By Scott Faber, Environmental Working Group
Once again, experts have found asbestos in cosmetics marketed to kids.
The findings by the Scientific Analytic Institute echo those of a study released last summer, which found asbestos in eight products sold by Justice. Experts say talc used to make the cosmetics can be contaminated with asbestos.
There is no safe level of exposure to asbestos, which causes diseases that kill an estimated 15,000 Americans a year. Tiny asbestos fibers in cosmetics can be inhaled by a child, become lodged in their lungs, and eventually cause mesothelioma, an incurable cancer.

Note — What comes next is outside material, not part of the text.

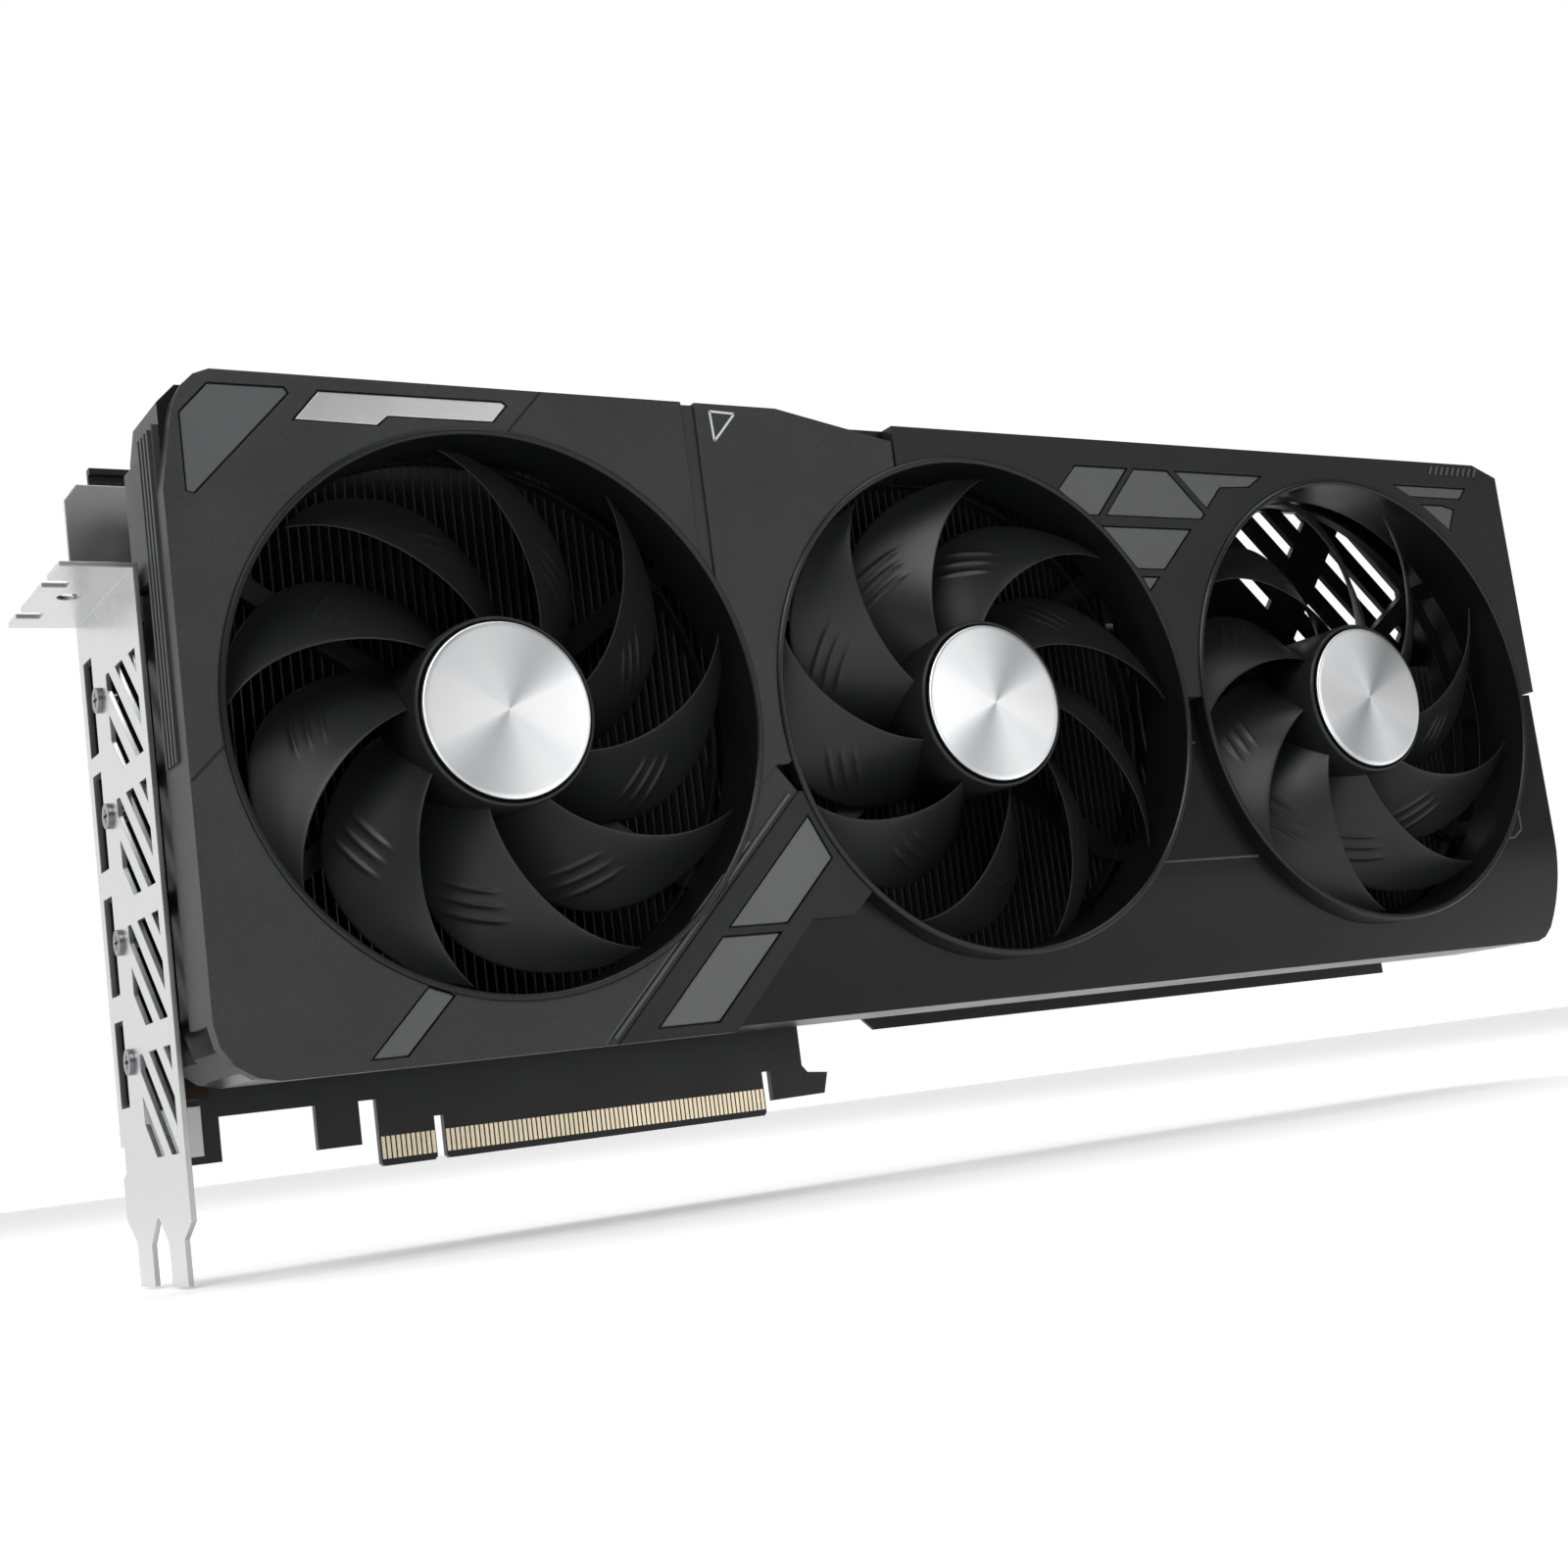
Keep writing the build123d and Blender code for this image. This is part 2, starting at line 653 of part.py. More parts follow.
inductor_size = 8.0
inductor_height = 4.4
inductor_rows = (-26.0, 122.0)
inductor_places = [(x, 30.0 + i * 10.5) for x in inductor_rows for i in range(8)]
with BuildPart() as inductors:
    with BuildSketch(Plane.XZ):
        with Locations(*inductor_places):
            RectangleRounded(inductor_size, inductor_size, 0.8)
    extrude(amount=inductor_height)
write(inductors.part, "inductors")

with BuildPart() as power_stages:
    with BuildSketch(Plane.XZ):
        with Locations(*[(x + 9.5, z) for x, z in inductor_places]):
            Rectangle(5.0, 6.0)
    extrude(amount=1.0)
write(power_stages.part, "power_stages")

capacitor_places = [(-34.0 + i * 8.0, 123.0) for i in range(6)]
capacitor_places += [(150.0 + i * 8.0, 123.0) for i in range(4)]
with BuildPart() as capacitors:
    with BuildSketch(Plane.XZ):
        with Locations(*capacitor_places):
            Circle(3.1)
    extrude(amount=7.0)
write(capacitors.part, "capacitors")

power_x = 112.0
power_width = 21.0
power_rear = 1.0
power_front = 9.6
power_bottom = 117.0
power_top = 131.0
pin_pitch = 3.0
pin_columns = 6
pin_radius = 0.5
cell = 2.2
with BuildPart() as power_connector:
    block(power_x, power_x + power_width, -power_front, -power_rear, power_bottom, power_top)
    with BuildSketch(Plane.XY.offset(power_top)) as cells:
        with Locations((power_x + power_width / 2, -(power_front + power_rear) / 2)):
            with GridLocations(pin_pitch, pin_pitch, pin_columns, 2):
                Rectangle(cell, cell)
    extrude(amount=-11.0, mode=Mode.SUBTRACT)
    block(power_x + 2, power_x + power_width - 2, -power_rear, 0, power_bottom, power_bottom + 9)
write(power_connector.part, "power_connector")

with BuildPart() as power_pins:
    with BuildSketch(Plane.XY.offset(power_top - 11.0)):
        with Locations((power_x + power_width / 2, -(power_front + power_rear) / 2)):
            with GridLocations(pin_pitch, pin_pitch, pin_columns, 2):
                Circle(pin_radius)
    extrude(amount=8.0)
write(power_pins.part, "power_pins")

with BuildPart() as fan_headers:
    for x in (-12.0, 0.0, 160.0):
        block(x, x + 8.0, -4.0, 0, 20.0, 26.0)
        block(x + 1.0, x + 7.0, -3.2, -0.8, 23.0, 26.0, Mode.SUBTRACT)
write(fan_headers.part, "fan_headers")

# ---- bracket and ports --------------------------------------------------------------------------
prong_rear = -2.9
prong_tops = -4.6
bracket_points = [
    (bracket_rear, bracket_bend_z), (bracket_rear, 9.2), (0.2, 9.2), (0.2, 4.8), (bracket_rear, 3.6),
    (bracket_rear, prong_tops + 1.0), (prong_rear, -7.4), (prong_rear, bracket_tip_z),
    (prong_rear - prong_width, bracket_tip_z), (prong_rear - prong_width, -8.0),
    (prong_rear - (prong_width + prong_spacing) / 2 + 0.6, prong_tops + 1.0),
    (prong_rear - (prong_width + prong_spacing) / 2 - 0.6, prong_tops + 1.0),
    (prong_rear - prong_spacing, -8.0), (prong_rear - prong_spacing, bracket_tip_z),
    (prong_rear - prong_spacing - prong_width, bracket_tip_z),
    (prong_rear - prong_spacing - prong_width, -7.4), (bracket_front, prong_tops),
    (bracket_front, bracket_bend_z),
]
vent_pitch = 22.3
vent_tops = [91.2 - i * vent_pitch for i in range(4)]
vent_height = 17.8
vent_near = -14.8
vent_far = -34.4
vent_slot = 4.9
vent_step = 9.1
notch_width = 4.2
notch_depth = 4.0
tab_outer_x = bracket_x - sheet - tab_length + 0.4
tab_hole = (-65.0, -18.5)
port_y = -port_width / 2 - 0.1
wide_port_y = port_y
screw_y = -9.4
all_ports = [(z, port_length) for z in port_centres] + [(wide_port_centre, wide_port_length)]

with BuildPart() as slot_bracket:
    with BuildSketch(Plane.YZ.offset(bracket_x)) as face:
        Polygon(*bracket_points, align=None)
        for top in vent_tops:
            with BuildSketch(mode=Mode.PRIVATE) as vents:
                for k in range(-1, 4):
                    start = vent_far + 4.3 + (3 - k) * vent_step - 9.1
                    Polygon((start, top), (start - vent_slot, top), (start - vent_slot - 40, top - 40),
                            (start - 40, top - 40), align=None)
                with BuildSketch(mode=Mode.PRIVATE) as vent_window:
                    with Locations(((vent_near + vent_far) / 2, top - vent_height / 2)):
                        Rectangle(vent_near - vent_far, vent_height)
                add(vent_window.sketch, mode=Mode.INTERSECT)
            add(vents.sketch, mode=Mode.SUBTRACT)
        for z, length in all_ports:
            with Locations((port_y, z)):
                Rectangle(port_width, length, mode=Mode.SUBTRACT)
            with Locations((screw_y, z)):
                Circle(1.3, mode=Mode.SUBTRACT)
    extrude(amount=sheet)
    # the top tab, bent outwards, with its screw hole and two open notches
    with BuildSketch(Plane.XY.offset(bracket_bend_z - sheet)) as tab:
        with BuildLine():
            Polyline(
                (bracket_x + sheet, bracket_rear), (tab_outer_x, bracket_rear),
                (tab_outer_x, bracket_front), (bracket_x + sheet, bracket_front), close=True,
            )
        make_face()
        with Locations(tab_hole):
            Circle(tab_hole_radius, mode=Mode.SUBTRACT)
        for y in (-6.0, -26.6):
            with Locations((tab_outer_x, y)):
                Rectangle(2 * notch_depth, notch_width, mode=Mode.SUBTRACT)
    extrude(amount=sheet)
    # the flange that is screwed to the board
    block(bracket_x, -45.4, -sheet, 0, 6.0, 15.0)
write(slot_bracket.part, "slot_bracket")

with BuildPart() as bracket_screws:
    for z, length in all_ports:
        with BuildSketch(Plane.YZ.offset(bracket_x)):
            with Locations((screw_y, z)):
                Circle(2.3)
        extrude(amount=-0.8)
        with BuildSketch(Plane.YZ.offset(bracket_x)):
            with Locations((screw_y, z)):
                Circle(1.2)
        extrude(amount=3.0)
        with BuildSketch(Plane.YZ.offset(bracket_x - 0.8)):
            with Locations((screw_y, z)):
                Rectangle(2.4, 0.5)
                Rectangle(0.5, 2.4)
        extrude(amount=0.5, mode=Mode.SUBTRACT)
write(bracket_screws.part, "bracket_screws")

stay_left = bracket_x - 0.4
stay_right = -40.0
stay_bottom = bracket_bend_z + 0.2
stay_top = 131.3
with BuildPart() as bracket_stay:
    with BuildSketch(Plane.XZ.offset(-board_thickness)):
        Polygon((stay_left, stay_bottom), (stay_right, stay_bottom), (stay_right, stay_top),
                (stay_left + 2.3, stay_top), (stay_left, stay_top - 3.0), align=None)
    extrude(amount=-sheet)
write(bracket_stay.part, "bracket_stay")


def port_shell(z, length):
    """An open metal shell around one port, from the bracket inwards."""
    inside = bracket_x + sheet
    width = port_width - 0.2
    height = length - 0.2
    block(inside, inside + port_depth, port_y - width / 2, port_y + width / 2, z - height / 2, z + height / 2)
    width -= 2 * port_wall
    height -= 2 * port_wall
    block(inside, inside + port_depth - 1.5, port_y - width / 2, port_y + width / 2,
          z - height / 2, z + height / 2, Mode.SUBTRACT)


def port_tongue(z, length):
    """The contact tongue in the middle of one port."""
    inside = bracket_x + sheet
    block(inside + 1.0, inside + port_depth - 1.5, port_y - 0.6, port_y + 0.6,
          z - length / 2 + 2.0, z + length / 2 - 2.0)


with BuildPart() as video_port_shells:
    for z in port_centres:
        port_shell(z, port_length)
write(video_port_shells.part, "video_port_shells")

with BuildPart() as wide_port_shell:
    port_shell(wide_port_centre, wide_port_length)
write(wide_port_shell.part, "wide_port_shell")

with BuildPart() as port_tongues:
    for z, length in all_ports:
        port_tongue(z, length)
write(port_tongues.part, "port_tongues")

# ---- cooler -------------------------------------------------------------------------------------
cold_plate_width = 92.0
cold_plate_height = 84.0
with BuildPart() as cold_plate:
    block(gpu_x - cold_plate_width / 2, gpu_x + cold_plate_width / 2, -cold_plate_top, -die_depth,
          gpu_z - cold_plate_height / 2, gpu_z + cold_plate_height / 2)
write(cold_plate.part, "cold_plate")

pipe_rows = [gpu_z - 25.0 + i * 10.0 for i in range(6)]
pipe_left = -40.0
pipe_right = 180.0
with BuildPart() as heat_pipes:
    for row, z in enumerate(pipe_rows):
        shift = (row - 2.5) * 3.2
        with BuildLine() as route:
            FilletPolyline(
                (pipe_left, -pipe_depth, z + shift), (gpu_x - 62, -pipe_depth, z + shift),
                (gpu_x - 44, -pipe_depth, z), (gpu_x + 44, -pipe_depth, z),
                (gpu_x + 62, -pipe_depth, z + shift), (pipe_right, -pipe_depth, z + shift), radius=14,
            )
        with BuildSketch(Plane.YZ.offset(pipe_left)):
            with Locations((-pipe_depth, z + shift)):
                Circle(pipe_radius)
        sweep(path=route.line)
write(heat_pipes.part, "heat_pipes")


def fin_stack(left, right, bottom, top, base_depth_here):
    """A row of upright fins on a thin base sheet."""
    block(left, right, -base_depth_here - fin_base_thickness, -base_depth_here, bottom, top)
    count = int((right - left - fin_thickness) / fin_pitch) + 1
    for i in range(count):
        x = left + i * fin_pitch
        block(x, x + fin_thickness, -fin_top_depth, -base_depth_here - fin_base_thickness, bottom, top)


fin_bottom = shroud_bottom + shroud_wall + 1.5
fin_top = shroud_top - shroud_wall - 0.9
fin_left = shroud_left + 10.0
fin_split = 158.0
with BuildPart() as fin_stack_main:
    fin_stack(fin_left, fin_split, fin_bottom, fin_top, fin_base_depth)
write(fin_stack_main.part, "fin_stack_main")

with BuildPart() as fin_stack_tail:
    fin_stack(fin_split + 2, plate_end - shroud_wall - 6, fin_bottom, 88.0, fin_base_depth)
write(fin_stack_tail.part, "fin_stack_tail")

# ---- rear side ----------------------------------------------------------------------------------
backplate_top = 135.0
backplate_cut = 196.0
backplate_right = plate_end - 5.8
backplate_points = [
    (-54.2, 19.0), (100.0, 19.0), (104.0, 15.3), (backplate_right, 15.3),
    (backplate_right, backplate_top - (backplate_right - backplate_cut)),
    (backplate_cut, backplate_top), (-54.2, backplate_top),
]
window = (32.0, 32.0)
standoffs = [(-28, 122), (-46, 30), (20, 24), (100, 124), (180, 122), (180, 28), (110, 24)]
with BuildPart() as backplate:
    with BuildSketch(Plane.XZ.offset(-backplate_y)):
        Polygon(*backplate_points, align=None)
        with Locations((gpu_x, gpu_z)):
            RectangleRounded(*window, 3.0, mode=Mode.SUBTRACT)
        with Locations(*standoffs):
            Circle(1.6, mode=Mode.SUBTRACT)
    extrude(amount=-backplate_thickness)
    # a folded rim along the top and posts that stand on the board
    block(-54.2, backplate_cut - 4, board_thickness + sheet + 0.2, backplate_y,
          backplate_top - 1.2, backplate_top)
write(backplate.part, "backplate")

with BuildPart() as standoff_posts:
    with BuildSketch(Plane.XZ.offset(-board_thickness)):
        with Locations(*standoffs):
            Circle(3.0)
            Circle(1.6, mode=Mode.SUBTRACT)
    extrude(amount=-rear_gap)
write(standoff_posts.part, "standoff_posts")

with BuildPart() as backplate_screws:
    with BuildSketch(Plane.XZ.offset(-board_thickness)):
        with Locations(*standoffs):
            Circle(1.5)
    extrude(amount=-rear_gap - backplate_thickness)
    with BuildSketch(Plane.XZ.offset(-backplate_rear_y)):
        with Locations(*standoffs):
            Circle(2.6)
    extrude(amount=-1.0)
    with BuildSketch(Plane.XZ.offset(-backplate_rear_y - 1.0)):
        with Locations(*standoffs):
            Rectangle(2.6, 0.6)
            Rectangle(0.6, 2.6)
    extrude(amount=0.6, mode=Mode.SUBTRACT)
write(backplate_screws.part, "backplate_screws")

retention_half = 17.0
retention_thickness = 1.0
with BuildPart() as retention_plate:
    with BuildSketch(Plane.XZ.offset(-board_thickness - 0.6)):
        with Locations((gpu_x, gpu_z)):
            with PolarLocations(0, 2, start_angle=45, angular_range=180):
                SlotOverall(2 * retention_half * 1.25, 7.0)
            Rectangle(16, 16)
            Circle(5.0, mode=Mode.SUBTRACT)
            with PolarLocations(retention_half, 4, start_angle=45):
                Circle(1.6, mode=Mode.SUBTRACT)
    extrude(amount=-retention_thickness)
write(retention_plate.part, "retention_plate")

with BuildPart() as retention_screws:
    with BuildSketch(Plane.XZ.offset(-board_thickness)):
        with Locations((gpu_x, gpu_z)):
            with PolarLocations(retention_half, 4, start_angle=45):
                Circle(1.5)
    extrude(amount=-0.6 - retention_thickness)
    with BuildSketch(Plane.XZ.offset(-board_thickness - 0.6 - retention_thickness)):
        with Locations((gpu_x, gpu_z)):
            with PolarLocations(retention_half, 4, start_angle=45):
                Circle(2.4)
    extrude(amount=-1.2)
write(retention_screws.part, "retention_screws")
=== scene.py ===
"""Looks for a triple-fan graphics card: fan rotors, spun hub caps, fine cooling fins, rims, moulded lines and finishes."""

import json
import math

import bpy
import numpy as np
from bpy.props import FloatProperty, FloatVectorProperty, IntProperty, PointerProperty
from mathutils import Matrix, Vector


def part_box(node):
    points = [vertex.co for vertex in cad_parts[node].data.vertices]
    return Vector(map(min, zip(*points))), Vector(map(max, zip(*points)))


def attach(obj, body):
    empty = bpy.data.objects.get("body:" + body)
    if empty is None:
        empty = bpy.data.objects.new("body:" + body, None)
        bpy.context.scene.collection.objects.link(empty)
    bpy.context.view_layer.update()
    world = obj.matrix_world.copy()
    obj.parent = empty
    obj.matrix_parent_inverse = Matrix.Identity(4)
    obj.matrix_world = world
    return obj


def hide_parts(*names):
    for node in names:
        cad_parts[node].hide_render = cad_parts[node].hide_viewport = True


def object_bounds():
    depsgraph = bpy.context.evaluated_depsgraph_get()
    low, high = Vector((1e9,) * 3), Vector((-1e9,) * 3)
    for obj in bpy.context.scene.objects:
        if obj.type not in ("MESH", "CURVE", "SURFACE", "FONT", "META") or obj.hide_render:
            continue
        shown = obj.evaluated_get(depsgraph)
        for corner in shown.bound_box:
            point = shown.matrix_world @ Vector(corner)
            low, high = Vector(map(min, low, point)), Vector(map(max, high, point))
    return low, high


bl_info = {
    "name": "Graphics Card",
    "version": (1, 0, 0),
    "blender": (4, 5, 0),
    "location": "View3D > Sidebar > Graphics Card",
    "description": "Builds the rotors, caps, fins, rims and finishes of a triple-fan graphics card",
    "category": "Object",
}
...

There is no law that prohibits the presence of asbestos in cosmetics. Asbestos has been banned by more than 50 nations, but its use remains legal in the U.S. The Food and Drug Administration encourages companies to carefully select talc mines to avoid asbestos contamination, but it does not have the power to regulate products that contain talc.
Sens. Dianne Feinstein, D-Calif., and Susan Collins, R-Maine, and Rep. Frank Pallone, D-N.J., have championed legislation to regulate cosmetics and other personal care products. Their bills would require the FDA to review and restrict, or even ban, the most dangerous ingredients.
But so far, Congress has failed to act on the Personal Care Products Safety Act, even though the bill is broadly supported by cosmetics companies and a recent FDA report found the rise in cosmetics imports poses new risks.
If asbestos in kids’ cosmetics won’t force Congress to act, what will?